For many people, yes. A cervical pillow supports the natural curve of the neck so muscles can relax overnight instead of straining. Results depend on choosing the right height for your sleep position, and it may take one to two weeks of consistent use before you notice improvement.

How long does it take to adjust to a cervical pillow?

Most people need about one to two weeks. Mild soreness during the first few nights is normal because your neck is adapting to a corrected position. If discomfort continues beyond two weeks, the pillow’s loft is likely too high or too low for you.

What pillow height is best for neck pain?

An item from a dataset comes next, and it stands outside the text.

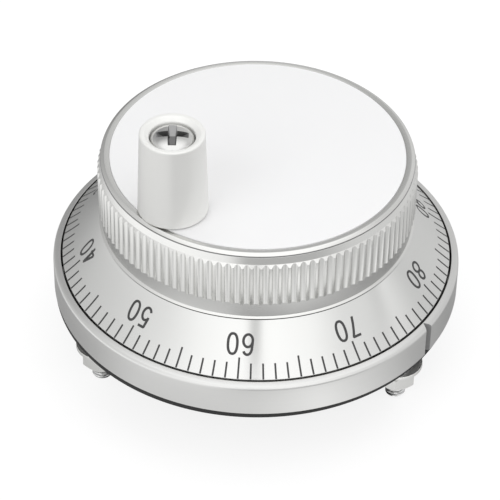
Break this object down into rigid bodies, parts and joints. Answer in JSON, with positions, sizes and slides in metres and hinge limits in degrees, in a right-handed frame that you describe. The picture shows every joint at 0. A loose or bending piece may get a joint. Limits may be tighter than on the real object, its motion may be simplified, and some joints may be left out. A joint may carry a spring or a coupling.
{
  "type": "pulse generator handwheel",
  "caption": "Manual pulse generator: fluted aluminium handwheel with crank grip and graduated dial, turning on ball bearings in a round panel-mounted base with rear terminals.",
  "frame": {"origin": "centre of the stud circle on the gasket face that meets the panel", "axes": "+Z out of the panel along the wheel's axis, +Y towards the index notch and the first stud"},
  "size_m": [0.08, 0.08, 0.0622],
  "materials": {
    "bezel_aluminium": "fine turned, clear anodised",
    "wheel_aluminium": "turned and polished, clear anodised",
    "dial_aluminium": "fine turned satin with black filled graduations",
    "white_disc": "semi-gloss white",
    "grip_plastic": "satin silver grey",
    "chrome_screw": "bright plated",
    "zinc_steel": "bright zinc plated",
    "bearing_steel": "ground",
    "spring_steel": "black oxide",
    "soft_iron": "stamped, dull",
    "magnet": "sintered, dull",
    "hub_brass": "turned",
    "plated_brass": "nickel plated, satin",
    "gasket_rubber": "matt black",
    "black_plastic": "moulded, fine spark texture",
    "board_laminate": "green solder mask",
    "nylon": "natural nylon"
  },
  "bodies": {
    "base": {"bezel_base": "bezel_aluminium", "gasket": "gasket_rubber", "panel_studs": "zinc_steel", "flat_washers": "zinc_steel", "spring_washers": "zinc_steel", "hex_nuts": "zinc_steel", "lower_outer_ring": "bearing_steel", "outer_spacer": "bearing_steel", "upper_outer_ring": "bearing_steel", "bearing_circlip": "spring_steel", "click_lower_pole": "soft_iron", "click_magnet": "magnet", "click_upper_pole": "soft_iron", "click_screws": "zinc_steel", "photo_sensor": "black_plastic", "circuit_board": "board_laminate", "board_components": "black_plastic", "board_screws": "zinc_steel", "rear_housing": "black_plastic", "housing_screws": "zinc_steel", "terminal_block": "black_plastic", "terminal_plates": "plated_brass", "wire_clamps": "plated_brass", "terminal_screws": "zinc_steel"},
    "wheel": {"hand_wheel": "wheel_aluminium", "dial_skirt": "dial_aluminium", "skirt_screws": "zinc_steel", "top_disc": "white_disc", "shaft": "bearing_steel", "wheel_washer": "zinc_steel", "wheel_screw": "zinc_steel", "lower_inner_ring": "bearing_steel", "inner_spacer": "bearing_steel", "upper_inner_ring": "bearing_steel", "click_rotor": "soft_iron", "disc_hub": "hub_brass", "code_disc": "bearing_steel", "disc_clamp": "hub_brass", "hub_set_screw": "spring_steel", "handle_base_washer": "nylon", "handle_sleeve": "bearing_steel", "handle_washer": "chrome_screw", "handle_screw": "chrome_screw"},
    "crank_grip": {"handle_grip": "grip_plastic"},
    "lower_ball_set": {"lower_balls": "bearing_steel", "lower_cage": "hub_brass"},
    "upper_ball_set": {"upper_balls": "bearing_steel", "upper_cage": "hub_brass"}
  },
  "joints": [
    {"name": "wheel_spin", "type": "hinge", "parent": "base", "child": "wheel", "pos_m": [0, 0, 0], "axis": [0, 0, 1], "continuous": true},
    {"name": "grip_spin", "type": "hinge", "parent": "wheel", "child": "crank_grip", "pos_m": [0.02293, -0.00351, 0.032], "axis": [0, 0, 1], "continuous": true},
    {"name": "lower_balls_roll", "type": "hinge", "parent": "base", "child": "lower_ball_set", "pos_m": [0, 0, 0.0065], "axis": [0, 0, 1], "continuous": true},
    {"name": "upper_balls_roll", "type": "hinge", "parent": "base", "child": "upper_ball_set", "pos_m": [0, 0, 0.0175], "axis": [0, 0, 1], "continuous": true}
  ],
  "couplings": [
    {"joint": "lower_balls_roll", "follows": "wheel_spin", "ratio": 0.3677},
    {"joint": "upper_balls_roll", "follows": "wheel_spin", "ratio": 0.3677}
  ]
}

It depends on your sleep position. Side sleepers usually need 4 to 6 inches of loft to keep the head level with the spine. Back sleepers do best with 3 to 5 inches. Stomach sleepers need a very thin pillow, ideally under 3 inches.

Is memory foam or latex better for neck support?

Memory foam contours closely and holds the neck in place, which suits people needing firm, targeted support. Latex is springier, sleeps cooler, and lasts longer, but offers less of a cradling feel. For chronic neck pain, dense memory foam or TEMPUR-style material is usually the stronger choice.

Can the wrong pillow cause neck pain?

Yes. A pillow that’s too high pushes the head forward and strains muscles, while one that’s too flat lets the head drop back or tilt sideways. Both positions hold the cervical spine out of alignment for hours, which is a common cause of morning stiffness.

How often should I replace a cervical pillow?

Replace a budget memory foam cervical pillow every 18 to 24 months, or sooner if the contour has visibly flattened. Premium dense foams like TEMPUR material and latex can last 3 to 5 years. Once a pillow stops springing back to its original shape, the support is gone.